The Sydney Morning Herald (SMH) described Schürmann and Teichelmann as follows in 2008:

 

The pair were not cane-wielding Bible-bashers who sought to eradicate the local language. They were Christian linguists who meticulously recorded the Kaurna language knowing that it faced extinction. They saved more than they knew.”

 

Efforts to revive communicative use of the Kaurna language are showing considerable success and have relied on the grammatical information and vocabulary recorded by the two missionaries with their Aboriginal helpers in the 1830s. The Sydney Morning Herald described this language revival project as “an event of international importance. Renowned international linguist Professor David Crystal makes special mention of the Kaurna language project on his website and in his book Language Death.”

 

The history of relations between Indigenous Australians and German missionaries contains numerous examples of fruitful cooperation.

 

 

The photo shows the historic Hermannsburg mission church (source: Wikimedia Commons, Cgoodwin). The current modern church building was opened in 1964, and Lutheran Services are held there weekly in the Western Arrernte language.

 

D Nutting

German Teacher

EDUCATION PERFECT STUDENT INTERNSHIP

Each year, Education Perfect offers a full expenses paid student internship position.

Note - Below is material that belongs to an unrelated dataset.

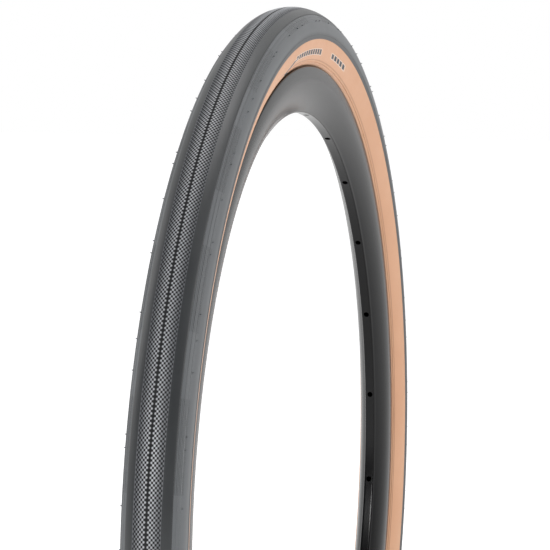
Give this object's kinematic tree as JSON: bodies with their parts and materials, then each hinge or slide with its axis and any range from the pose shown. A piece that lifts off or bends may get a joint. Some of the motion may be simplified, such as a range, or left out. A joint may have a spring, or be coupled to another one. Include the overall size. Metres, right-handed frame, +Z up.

The internship includes flights to EPHQ in Dunedin, New Zealand, to spend a week with the teams at EP learning about all that happens behind the scenes, whilst gaining invaluable work and life experience. The internship also accommodates for a parent to accompany the winning student. 

 

We are very proud to announce that Luka Magee, who has studied both Spanish and French in Year 9 this year, has reached the interview stage of the selection process. He was congratulated for his very impressive application.

 

We all wish him the best of luck in the interview which will take place in the week starting Monday 23 November.